EXERCISE OBJECTIVE: Write out all the data again, exactly as it stands.

------ MATERIAL PROVIDED ------

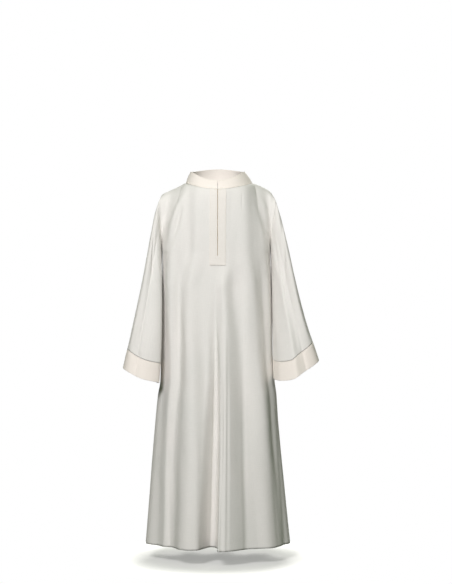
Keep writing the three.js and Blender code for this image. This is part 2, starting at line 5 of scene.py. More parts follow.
import bpy
import numpy as np
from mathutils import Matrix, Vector


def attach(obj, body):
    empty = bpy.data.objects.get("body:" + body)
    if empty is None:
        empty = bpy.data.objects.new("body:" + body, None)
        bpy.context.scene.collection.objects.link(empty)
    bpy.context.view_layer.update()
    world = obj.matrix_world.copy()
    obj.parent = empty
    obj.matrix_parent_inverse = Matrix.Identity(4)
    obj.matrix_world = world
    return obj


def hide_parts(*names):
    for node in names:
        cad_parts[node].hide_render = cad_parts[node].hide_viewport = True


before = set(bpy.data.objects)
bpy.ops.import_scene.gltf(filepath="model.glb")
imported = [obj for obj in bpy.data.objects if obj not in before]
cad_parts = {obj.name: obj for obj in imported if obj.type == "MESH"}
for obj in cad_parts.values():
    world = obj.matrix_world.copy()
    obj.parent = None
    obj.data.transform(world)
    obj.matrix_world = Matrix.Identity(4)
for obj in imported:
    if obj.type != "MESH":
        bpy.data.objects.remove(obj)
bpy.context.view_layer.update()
MM = 0.001

# ---------------------------------------------------------------- sizes of the garment
CLOTH = 1.1
DOUBLE = 2.0
SEAM = 0.3
LAID = 0.4
HEM_Z, ARMPIT_Z = -1068.0, -200.0
ZIP_END_Z, PLACKET_END_Z = -213.0, -240.0
PLACKET_HALF, TAPE_HALF, SLIT_HALF = 24.0, 11.0, 1.1
CUFF_DEPTH = 57.0
FRONT, BACK = -1, 1
LEFT, RIGHT = -1, 1
CAMERA = (24.6, -5000.0, -318.0)
FLOOR_Z = -1116.0

BODY = [
    dict(z=-1068, left=216, right=217, front=150, back=160, square=2.35),
    dict(z=-942, left=206, right=204, front=143, back=150, square=2.35),
    dict(z=-822, left=197, right=192, front=136, back=142, square=2.35),
    dict(z=-702, left=187, right=181, front=129, back=134, square=2.4),
    dict(z=-625, left=179, right=176, front=125, back=129, square=2.4),
    dict(z=-588, left=172.5, right=171, front=123, back=127, square=2.4),
    dict(z=-520, left=170.5, right=165, front=120, back=123, square=2.4),
    dict(z=-450, left=169, right=163, front=117, back=118, square=2.45),
    dict(z=-342, left=167, right=161, front=113, back=111, square=2.5),
    dict(z=-200, left=166, right=157, front=110, back=101, square=2.5),
]
NECK = dict(left=96, right=104, front=94, back=74, pointZ=7, frontZ=-14, backZ=14)
SHOULDER = dict(left=168, right=164, tipZ=-29, crownLeft=-2, crownRight=4)
NECK_SHARE = 0.62
ARMHOLE = [
    dict(rise=0.0, left=166, right=157),
    dict(rise=0.25, left=168, right=158),
    dict(rise=0.5, left=171, right=163),
    dict(rise=0.75, left=174, right=170),
    dict(rise=0.9, left=174, right=172),
    dict(rise=1.0, left=168, right=164),
]
ARMHOLE_REACH = dict(front=54, back=58)

KNEE_Z, CHEST_Z = -702.0, -300.0
# A fold's line is an angle from the centre of its panel at the hem, the knee, the chest
# and where it has died out, at the height top. left and right are its half widths in
# degrees, hem, knee and chest how far it stands out there, and lean how far its crest
# moves sideways for each mm of that.
FRONT_FOLDS = [
    dict(at=-62, atKnee=-62, atChest=-67, atTop=-69, top=-130, left=24, right=34, hem=-21, knee=-12, chest=-3, lean=0),
    dict(at=-53, atKnee=-56, atChest=-56, atTop=-57, top=-90, left=18, right=13, hem=2, knee=7, chest=14, lean=0.3),
    dict(at=-41, atKnee=-44.5, atChest=-39.5, atTop=-28, top=-70, left=12, right=12, hem=-12, knee=-9, chest=-9, lean=0.1),
    dict(at=-21, atKnee=-22, atChest=-30.5, atTop=-19, top=-180, left=18, right=14, hem=25, knee=20, chest=8, lean=0),
    dict(at=-4.5, atKnee=-1, atChest=3, atTop=3, top=-240, left=11.5, right=11, hem=-46, knee=-31, chest=-2, lean=0.05),
    dict(at=6.5, atKnee=8, atChest=8, atTop=8, top=-236, left=12, right=20, hem=46, knee=31, chest=12, lean=-0.45),
    dict(at=21, atKnee=25, atChest=18, atTop=18, top=-236, left=13, right=14, hem=1, knee=-5, chest=-9, lean=0),
    dict(at=44, atKnee=41, atChest=35.5, atTop=28, top=-120, left=12, right=14, hem=7, knee=2, chest=6, lean=0.3),
    dict(at=53, atKnee=48, atChest=49, atTop=33, top=-110, left=15, right=18, hem=-1, knee=8, chest=2, lean=0.2),
    dict(at=70, atKnee=67.5, atChest=57, atTop=43, top=-110, left=20, right=15, hem=-14, knee=-6, chest=-8, lean=0.1),
]
BACK_FOLDS = [
    dict(at=-70, atKnee=-71, atChest=-72, atTop=-61, top=-150, left=12, right=12, hem=-24, knee=-13, chest=-2, lean=0.3),
    dict(at=-53, atKnee=-55, atChest=-57, atTop=-48, top=-120, left=14, right=9, hem=20, knee=13, chest=4, lean=0.4),
    dict(at=-37, atKnee=-38, atChest=-36, atTop=-31, top=-100, left=9, right=14, hem=-36, knee=-24, chest=-8, lean=-0.3),
    dict(at=-20, atKnee=-20, atChest=-21, atTop=-18, top=-110, left=9, right=12, hem=18, knee=12, chest=5, lean=-0.3),
    dict(at=-5, atKnee=-7, atChest=-7, atTop=-6, top=-140, left=12, right=9, hem=-30, knee=-18, chest=-5, lean=0.2),
    dict(at=9, atKnee=8, atChest=9, atTop=8, top=-110, left=8, right=11, hem=18, knee=12, chest=4, lean=-0.2),
    dict(at=25, atKnee=26, atChest=25, atTop=21, top=-90, left=13, right=9, hem=-38, knee=-25, chest=-9, lean=0.3),
    dict(at=41, atKnee=41, atChest=40, atTop=34, top=-120, left=9, right=14, hem=20, knee=13, chest=5, lean=-0.4),
    dict(at=62, atKnee=61, atChest=60, atTop=51, top=-130, left=12, right=12, hem=-27, knee=-17, chest=-5, lean=0.2),
]
SLEEVE_SQUARE = 2.3
SLEEVE_END = {
    LEFT: dict(out=227, y=-36, z=-564, rx=49, ry=76, turn=12, riseOut=0.46, riseBack=0.1),
    RIGHT: dict(out=230.5, y=-62, z=-545, rx=62, ry=66, turn=-26, riseOut=0.46, riseBack=0.28),
}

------

WRITTEN SOLUTION:
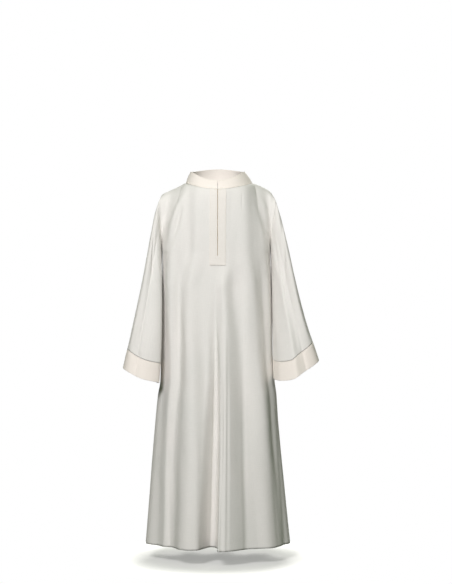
Keep writing the three.js and Blender code for this image. This is part 2, starting at line 5 of scene.py. More parts follow.
import bpy
import numpy as np
from mathutils import Matrix, Vector


def attach(obj, body):
    empty = bpy.data.objects.get("body:" + body)
    if empty is None:
        empty = bpy.data.objects.new("body:" + body, None)
        bpy.context.scene.collection.objects.link(empty)
    bpy.context.view_layer.update()
    world = obj.matrix_world.copy()
    obj.parent = empty
    obj.matrix_parent_inverse = Matrix.Identity(4)
    obj.matrix_world = world
    return obj


def hide_parts(*names):
    for node in names:
        cad_parts[node].hide_render = cad_parts[node].hide_viewport = True


before = set(bpy.data.objects)
bpy.ops.import_scene.gltf(filepath="model.glb")
imported = [obj for obj in bpy.data.objects if obj not in before]
cad_parts = {obj.name: obj for obj in imported if obj.type == "MESH"}
for obj in cad_parts.values():
    world = obj.matrix_world.copy()
    obj.parent = None
    obj.data.transform(world)
    obj.matrix_world = Matrix.Identity(4)
for obj in imported:
    if obj.type != "MESH":
        bpy.data.objects.remove(obj)
bpy.context.view_layer.update()
MM = 0.001

# ---------------------------------------------------------------- sizes of the garment
CLOTH = 1.1
DOUBLE = 2.0
SEAM = 0.3
LAID = 0.4
HEM_Z, ARMPIT_Z = -1068.0, -200.0
ZIP_END_Z, PLACKET_END_Z = -213.0, -240.0
PLACKET_HALF, TAPE_HALF, SLIT_HALF = 24.0, 11.0, 1.1
CUFF_DEPTH = 57.0
FRONT, BACK = -1, 1
LEFT, RIGHT = -1, 1
CAMERA = (24.6, -5000.0, -318.0)
FLOOR_Z = -1116.0

BODY = [
    dict(z=-1068, left=216, right=217, front=150, back=160, square=2.35),
    dict(z=-942, left=206, right=204, front=143, back=150, square=2.35),
    dict(z=-822, left=197, right=192, front=136, back=142, square=2.35),
    dict(z=-702, left=187, right=181, front=129, back=134, square=2.4),
    dict(z=-625, left=179, right=176, front=125, back=129, square=2.4),
    dict(z=-588, left=172.5, right=171, front=123, back=127, square=2.4),
    dict(z=-520, left=170.5, right=165, front=120, back=123, square=2.4),
    dict(z=-450, left=169, right=163, front=117, back=118, square=2.45),
    dict(z=-342, left=167, right=161, front=113, back=111, square=2.5),
    dict(z=-200, left=166, right=157, front=110, back=101, square=2.5),
]
NECK = dict(left=96, right=104, front=94, back=74, pointZ=7, frontZ=-14, backZ=14)
SHOULDER = dict(left=168, right=164, tipZ=-29, crownLeft=-2, crownRight=4)
NECK_SHARE = 0.62
ARMHOLE = [
    dict(rise=0.0, left=166, right=157),
    dict(rise=0.25, left=168, right=158),
    dict(rise=0.5, left=171, right=163),
    dict(rise=0.75, left=174, right=170),
    dict(rise=0.9, left=174, right=172),
    dict(rise=1.0, left=168, right=164),
]
ARMHOLE_REACH = dict(front=54, back=58)

KNEE_Z, CHEST_Z = -702.0, -300.0
# A fold's line is an angle from the centre of its panel at the hem, the knee, the chest
# and where it has died out, at the height top. left and right are its half widths in
# degrees, hem, knee and chest how far it stands out there, and lean how far its crest
# moves sideways for each mm of that.
FRONT_FOLDS = [
    dict(at=-62, atKnee=-62, atChest=-67, atTop=-69, top=-130, left=24, right=34, hem=-21, knee=-12, chest=-3, lean=0),
    dict(at=-53, atKnee=-56, atChest=-56, atTop=-57, top=-90, left=18, right=13, hem=2, knee=7, chest=14, lean=0.3),
    dict(at=-41, atKnee=-44.5, atChest=-39.5, atTop=-28, top=-70, left=12, right=12, hem=-12, knee=-9, chest=-9, lean=0.1),
    dict(at=-21, atKnee=-22, atChest=-30.5, atTop=-19, top=-180, left=18, right=14, hem=25, knee=20, chest=8, lean=0),
    dict(at=-4.5, atKnee=-1, atChest=3, atTop=3, top=-240, left=11.5, right=11, hem=-46, knee=-31, chest=-2, lean=0.05),
    dict(at=6.5, atKnee=8, atChest=8, atTop=8, top=-236, left=12, right=20, hem=46, knee=31, chest=12, lean=-0.45),
    dict(at=21, atKnee=25, atChest=18, atTop=18, top=-236, left=13, right=14, hem=1, knee=-5, chest=-9, lean=0),
    dict(at=44, atKnee=41, atChest=35.5, atTop=28, top=-120, left=12, right=14, hem=7, knee=2, chest=6, lean=0.3),
    dict(at=53, atKnee=48, atChest=49, atTop=33, top=-110, left=15, right=18, hem=-1, knee=8, chest=2, lean=0.2),
    dict(at=70, atKnee=67.5, atChest=57, atTop=43, top=-110, left=20, right=15, hem=-14, knee=-6, chest=-8, lean=0.1),
]
BACK_FOLDS = [
    dict(at=-70, atKnee=-71, atChest=-72, atTop=-61, top=-150, left=12, right=12, hem=-24, knee=-13, chest=-2, lean=0.3),
    dict(at=-53, atKnee=-55, atChest=-57, atTop=-48, top=-120, left=14, right=9, hem=20, knee=13, chest=4, lean=0.4),
    dict(at=-37, atKnee=-38, atChest=-36, atTop=-31, top=-100, left=9, right=14, hem=-36, knee=-24, chest=-8, lean=-0.3),
    dict(at=-20, atKnee=-20, atChest=-21, atTop=-18, top=-110, left=9, right=12, hem=18, knee=12, chest=5, lean=-0.3),
    dict(at=-5, atKnee=-7, atChest=-7, atTop=-6, top=-140, left=12, right=9, hem=-30, knee=-18, chest=-5, lean=0.2),
    dict(at=9, atKnee=8, atChest=9, atTop=8, top=-110, left=8, right=11, hem=18, knee=12, chest=4, lean=-0.2),
    dict(at=25, atKnee=26, atChest=25, atTop=21, top=-90, left=13, right=9, hem=-38, knee=-25, chest=-9, lean=0.3),
    dict(at=41, atKnee=41, atChest=40, atTop=34, top=-120, left=9, right=14, hem=20, knee=13, chest=5, lean=-0.4),
    dict(at=62, atKnee=61, atChest=60, atTop=51, top=-130, left=12, right=12, hem=-27, knee=-17, chest=-5, lean=0.2),
]
SLEEVE_SQUARE = 2.3
SLEEVE_END = {
    LEFT: dict(out=227, y=-36, z=-564, rx=49, ry=76, turn=12, riseOut=0.46, riseBack=0.1),
    RIGHT: dict(out=230.5, y=-62, z=-545, rx=62, ry=66, turn=-26, riseOut=0.46, riseBack=0.28),
}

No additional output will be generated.